Countries must continue to share seismological information to warn of possible tsunami, an earthquake expert said Wednesday, a day after Japan warned the Philippines of approaching killer waves that never arrived.
A magnitude 6.7 quake hit southern Taiwan on late Tuesday _ the second anniversary of the 2004 Indian Ocean earthquake and tsunami that killed 230,000 people.
The Taiwan quake triggered tsunami alerts across the region, although ultimately no killer waves were reported. Among those redundant warnings, Japan's Meteorological Agency said a one-meter (3.3-foot) tsunami might be headed toward the eastern Philippines.
Yuji Nishimae of the agency's quake and tsunami section said countries should still share information about potential tsunami.

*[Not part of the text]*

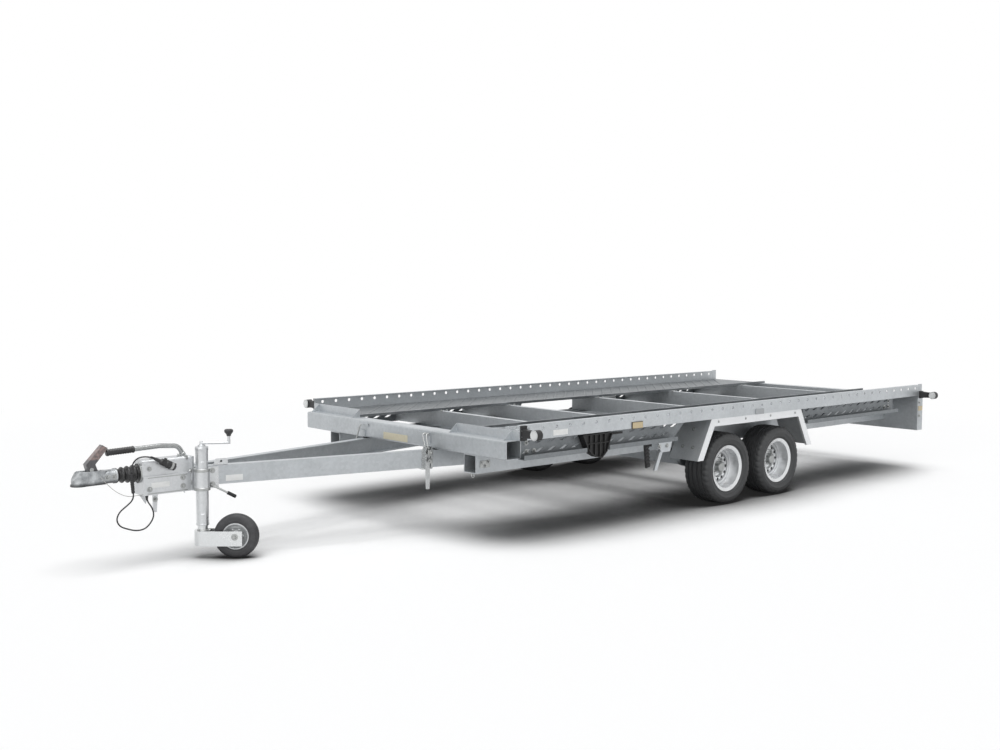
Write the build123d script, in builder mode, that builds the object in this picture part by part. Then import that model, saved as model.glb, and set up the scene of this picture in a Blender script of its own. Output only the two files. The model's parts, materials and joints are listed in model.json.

Japan has agreed to provide information to ten countries about the possibility of tsunami in the wake of the 2004 tsunami, Nishimae said.
"I think it is important to share information. If a quake registers a magnitude of 6.5 or bigger, there is a chance of tsunami, so it is important to inform," he said.
After a powerful earthquake last month, the Japanese agency warned that waves of up to 2 meters (6.6 feet) high could hit northern Japan. Waves did hit the shores, but they were only 84 centimeters (34 inches) tall.